:: TASK BRIEF ::
Locate the string "before" throughout the material and copy every line in which it occurs.

:: COLLECTED DATA ::
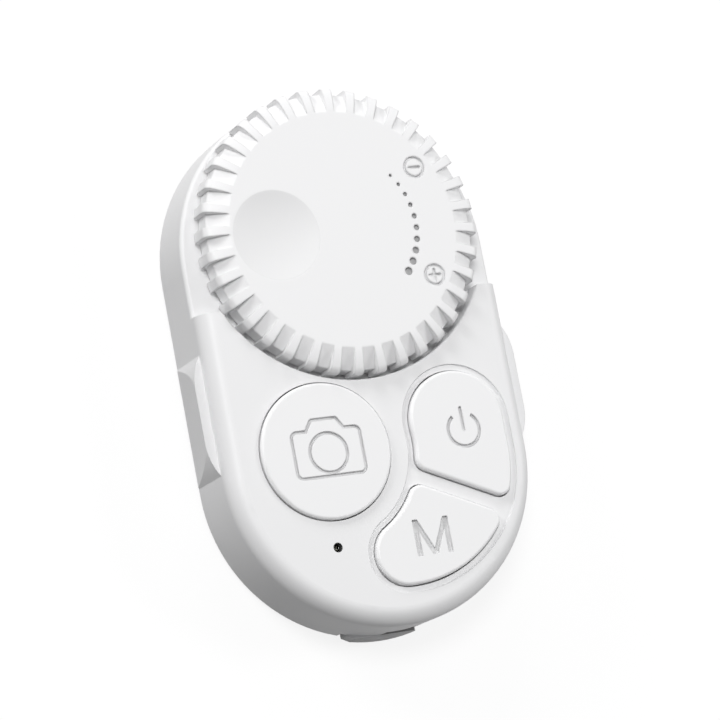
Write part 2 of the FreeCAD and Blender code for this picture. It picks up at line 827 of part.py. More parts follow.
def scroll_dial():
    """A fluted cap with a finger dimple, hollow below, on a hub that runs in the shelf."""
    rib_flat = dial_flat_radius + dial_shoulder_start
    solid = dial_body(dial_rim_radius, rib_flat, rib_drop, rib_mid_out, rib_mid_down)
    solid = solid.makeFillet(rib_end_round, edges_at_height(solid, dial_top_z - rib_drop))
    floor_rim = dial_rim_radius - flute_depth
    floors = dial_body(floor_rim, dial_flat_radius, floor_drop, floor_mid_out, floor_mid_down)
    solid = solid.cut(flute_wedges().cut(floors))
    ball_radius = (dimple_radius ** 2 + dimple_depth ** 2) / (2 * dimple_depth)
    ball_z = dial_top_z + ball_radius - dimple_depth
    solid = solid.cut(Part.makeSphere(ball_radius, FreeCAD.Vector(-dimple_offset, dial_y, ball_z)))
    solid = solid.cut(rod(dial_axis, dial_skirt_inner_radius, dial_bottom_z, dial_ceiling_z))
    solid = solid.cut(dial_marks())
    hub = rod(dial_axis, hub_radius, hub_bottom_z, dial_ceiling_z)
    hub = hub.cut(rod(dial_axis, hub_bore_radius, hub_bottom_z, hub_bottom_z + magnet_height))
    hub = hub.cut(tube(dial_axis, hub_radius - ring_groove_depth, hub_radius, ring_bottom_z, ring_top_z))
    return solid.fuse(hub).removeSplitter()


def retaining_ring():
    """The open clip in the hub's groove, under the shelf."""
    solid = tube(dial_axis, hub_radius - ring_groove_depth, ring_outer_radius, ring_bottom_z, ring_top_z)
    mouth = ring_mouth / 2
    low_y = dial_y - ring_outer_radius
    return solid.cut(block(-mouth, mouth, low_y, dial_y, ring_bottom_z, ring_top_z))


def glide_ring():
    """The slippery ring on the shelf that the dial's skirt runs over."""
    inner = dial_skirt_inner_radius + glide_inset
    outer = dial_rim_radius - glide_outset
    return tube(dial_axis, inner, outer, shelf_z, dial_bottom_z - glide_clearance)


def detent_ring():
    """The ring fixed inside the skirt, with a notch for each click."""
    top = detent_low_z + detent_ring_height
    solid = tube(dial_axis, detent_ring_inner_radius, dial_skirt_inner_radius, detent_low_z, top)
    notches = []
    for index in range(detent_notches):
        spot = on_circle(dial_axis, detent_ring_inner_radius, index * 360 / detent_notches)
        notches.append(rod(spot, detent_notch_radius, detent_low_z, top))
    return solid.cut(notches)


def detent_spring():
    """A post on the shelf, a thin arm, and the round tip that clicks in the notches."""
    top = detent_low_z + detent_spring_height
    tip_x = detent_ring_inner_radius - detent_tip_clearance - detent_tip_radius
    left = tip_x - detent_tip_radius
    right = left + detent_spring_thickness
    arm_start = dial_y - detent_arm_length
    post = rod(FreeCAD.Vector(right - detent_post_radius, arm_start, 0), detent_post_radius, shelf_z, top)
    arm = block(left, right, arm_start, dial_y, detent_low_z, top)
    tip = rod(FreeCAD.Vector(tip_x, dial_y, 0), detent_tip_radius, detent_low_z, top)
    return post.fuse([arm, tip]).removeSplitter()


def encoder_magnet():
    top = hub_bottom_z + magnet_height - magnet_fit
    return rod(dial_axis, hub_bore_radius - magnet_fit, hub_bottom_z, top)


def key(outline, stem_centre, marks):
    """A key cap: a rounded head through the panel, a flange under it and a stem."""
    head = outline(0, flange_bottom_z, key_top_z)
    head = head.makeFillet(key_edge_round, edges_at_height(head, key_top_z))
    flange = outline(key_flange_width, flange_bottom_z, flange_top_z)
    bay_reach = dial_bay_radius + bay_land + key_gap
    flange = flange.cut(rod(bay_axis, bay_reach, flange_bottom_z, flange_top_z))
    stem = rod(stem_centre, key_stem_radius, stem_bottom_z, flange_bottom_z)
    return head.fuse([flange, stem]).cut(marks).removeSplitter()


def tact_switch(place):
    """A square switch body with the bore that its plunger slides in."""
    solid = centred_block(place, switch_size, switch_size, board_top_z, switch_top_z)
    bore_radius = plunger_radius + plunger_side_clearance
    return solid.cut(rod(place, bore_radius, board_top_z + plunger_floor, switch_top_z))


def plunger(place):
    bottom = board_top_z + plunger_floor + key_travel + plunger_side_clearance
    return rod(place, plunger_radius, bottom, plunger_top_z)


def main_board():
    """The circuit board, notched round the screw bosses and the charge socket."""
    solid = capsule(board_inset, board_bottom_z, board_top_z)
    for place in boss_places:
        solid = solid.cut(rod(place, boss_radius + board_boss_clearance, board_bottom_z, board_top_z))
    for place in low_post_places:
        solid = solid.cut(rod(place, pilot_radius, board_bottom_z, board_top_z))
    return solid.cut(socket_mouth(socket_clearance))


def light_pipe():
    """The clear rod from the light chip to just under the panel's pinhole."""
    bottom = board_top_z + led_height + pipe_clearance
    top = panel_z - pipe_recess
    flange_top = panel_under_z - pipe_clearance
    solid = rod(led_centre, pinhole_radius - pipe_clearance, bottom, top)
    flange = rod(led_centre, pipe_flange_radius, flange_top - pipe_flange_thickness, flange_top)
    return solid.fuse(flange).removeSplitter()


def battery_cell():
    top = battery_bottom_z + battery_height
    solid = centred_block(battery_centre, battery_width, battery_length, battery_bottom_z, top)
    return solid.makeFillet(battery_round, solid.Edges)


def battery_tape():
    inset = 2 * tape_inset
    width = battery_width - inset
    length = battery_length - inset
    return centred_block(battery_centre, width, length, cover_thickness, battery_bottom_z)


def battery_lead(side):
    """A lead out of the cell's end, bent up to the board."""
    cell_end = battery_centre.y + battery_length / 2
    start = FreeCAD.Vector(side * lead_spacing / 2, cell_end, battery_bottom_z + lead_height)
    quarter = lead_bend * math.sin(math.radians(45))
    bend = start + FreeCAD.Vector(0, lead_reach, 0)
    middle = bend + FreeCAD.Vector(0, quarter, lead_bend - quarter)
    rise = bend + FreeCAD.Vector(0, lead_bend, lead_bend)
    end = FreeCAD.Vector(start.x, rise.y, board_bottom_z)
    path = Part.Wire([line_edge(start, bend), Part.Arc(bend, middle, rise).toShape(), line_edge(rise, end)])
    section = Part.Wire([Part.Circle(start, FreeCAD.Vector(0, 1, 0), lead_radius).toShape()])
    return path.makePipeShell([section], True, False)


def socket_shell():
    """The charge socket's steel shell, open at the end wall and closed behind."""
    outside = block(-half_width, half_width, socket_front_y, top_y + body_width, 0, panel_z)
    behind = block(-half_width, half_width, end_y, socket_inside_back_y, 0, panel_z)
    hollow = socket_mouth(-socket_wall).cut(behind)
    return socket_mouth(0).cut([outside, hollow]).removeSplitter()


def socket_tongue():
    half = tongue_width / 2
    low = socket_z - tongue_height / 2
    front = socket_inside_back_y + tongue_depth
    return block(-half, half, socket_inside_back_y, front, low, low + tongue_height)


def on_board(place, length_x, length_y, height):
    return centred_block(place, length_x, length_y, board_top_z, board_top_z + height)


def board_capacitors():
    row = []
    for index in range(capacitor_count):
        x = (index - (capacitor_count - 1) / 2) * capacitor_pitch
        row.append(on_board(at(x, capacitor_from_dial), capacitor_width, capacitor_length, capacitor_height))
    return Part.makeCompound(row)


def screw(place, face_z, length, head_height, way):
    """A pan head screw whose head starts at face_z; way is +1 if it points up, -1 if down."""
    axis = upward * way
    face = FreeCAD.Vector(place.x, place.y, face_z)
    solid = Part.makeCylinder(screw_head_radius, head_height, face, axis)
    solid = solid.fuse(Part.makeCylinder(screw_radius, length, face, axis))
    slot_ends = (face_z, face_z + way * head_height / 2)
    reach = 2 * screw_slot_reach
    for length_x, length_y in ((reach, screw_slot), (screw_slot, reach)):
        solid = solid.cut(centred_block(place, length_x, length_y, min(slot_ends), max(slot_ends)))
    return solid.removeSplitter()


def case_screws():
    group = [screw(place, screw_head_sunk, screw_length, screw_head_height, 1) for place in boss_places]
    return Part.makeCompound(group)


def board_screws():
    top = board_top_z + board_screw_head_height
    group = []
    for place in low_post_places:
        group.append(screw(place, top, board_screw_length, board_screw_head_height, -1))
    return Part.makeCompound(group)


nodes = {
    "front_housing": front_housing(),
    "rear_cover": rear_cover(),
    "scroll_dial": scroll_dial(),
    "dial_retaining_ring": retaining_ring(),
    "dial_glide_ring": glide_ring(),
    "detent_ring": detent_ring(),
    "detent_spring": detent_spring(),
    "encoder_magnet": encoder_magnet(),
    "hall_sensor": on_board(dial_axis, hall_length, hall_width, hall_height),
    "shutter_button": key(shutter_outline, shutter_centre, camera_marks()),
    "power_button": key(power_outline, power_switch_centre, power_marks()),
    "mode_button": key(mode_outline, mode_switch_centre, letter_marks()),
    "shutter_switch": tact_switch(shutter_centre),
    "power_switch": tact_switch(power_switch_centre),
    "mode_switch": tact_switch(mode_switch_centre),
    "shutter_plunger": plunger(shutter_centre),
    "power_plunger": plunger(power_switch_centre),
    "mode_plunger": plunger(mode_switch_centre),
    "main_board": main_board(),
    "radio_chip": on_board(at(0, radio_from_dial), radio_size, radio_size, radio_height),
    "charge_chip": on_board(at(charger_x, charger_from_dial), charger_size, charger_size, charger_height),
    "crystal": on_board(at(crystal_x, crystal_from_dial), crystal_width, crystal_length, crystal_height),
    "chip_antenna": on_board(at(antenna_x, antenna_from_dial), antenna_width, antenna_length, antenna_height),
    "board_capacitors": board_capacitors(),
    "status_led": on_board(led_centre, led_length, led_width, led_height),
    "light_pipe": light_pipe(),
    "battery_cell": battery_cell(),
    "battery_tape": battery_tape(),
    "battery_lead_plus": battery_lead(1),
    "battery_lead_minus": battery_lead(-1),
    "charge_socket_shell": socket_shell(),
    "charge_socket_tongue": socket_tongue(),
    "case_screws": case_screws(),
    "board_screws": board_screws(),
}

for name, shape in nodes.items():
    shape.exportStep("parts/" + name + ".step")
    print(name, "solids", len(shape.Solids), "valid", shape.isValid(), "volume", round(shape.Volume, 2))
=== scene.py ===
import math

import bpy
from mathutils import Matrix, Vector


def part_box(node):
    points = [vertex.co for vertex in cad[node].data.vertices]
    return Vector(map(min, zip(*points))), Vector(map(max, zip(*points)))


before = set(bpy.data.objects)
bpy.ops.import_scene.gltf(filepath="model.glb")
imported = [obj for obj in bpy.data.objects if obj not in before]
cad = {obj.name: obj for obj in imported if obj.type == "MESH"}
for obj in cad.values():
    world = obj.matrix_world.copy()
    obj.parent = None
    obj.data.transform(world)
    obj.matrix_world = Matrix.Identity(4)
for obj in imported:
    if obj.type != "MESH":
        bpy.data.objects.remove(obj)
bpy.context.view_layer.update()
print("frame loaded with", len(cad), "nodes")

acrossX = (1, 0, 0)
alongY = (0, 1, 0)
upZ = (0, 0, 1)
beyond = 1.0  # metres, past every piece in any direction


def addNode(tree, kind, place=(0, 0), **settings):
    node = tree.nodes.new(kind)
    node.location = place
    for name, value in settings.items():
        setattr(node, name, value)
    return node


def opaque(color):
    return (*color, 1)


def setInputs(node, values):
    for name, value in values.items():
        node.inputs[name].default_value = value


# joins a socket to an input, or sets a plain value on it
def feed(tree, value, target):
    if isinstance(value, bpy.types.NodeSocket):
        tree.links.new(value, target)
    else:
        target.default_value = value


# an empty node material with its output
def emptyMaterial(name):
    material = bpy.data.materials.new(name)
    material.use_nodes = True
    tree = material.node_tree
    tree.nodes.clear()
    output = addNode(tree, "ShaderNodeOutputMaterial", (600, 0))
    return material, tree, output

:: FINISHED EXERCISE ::
before = set(bpy.data.objects)
imported = [obj for obj in bpy.data.objects if obj not in before]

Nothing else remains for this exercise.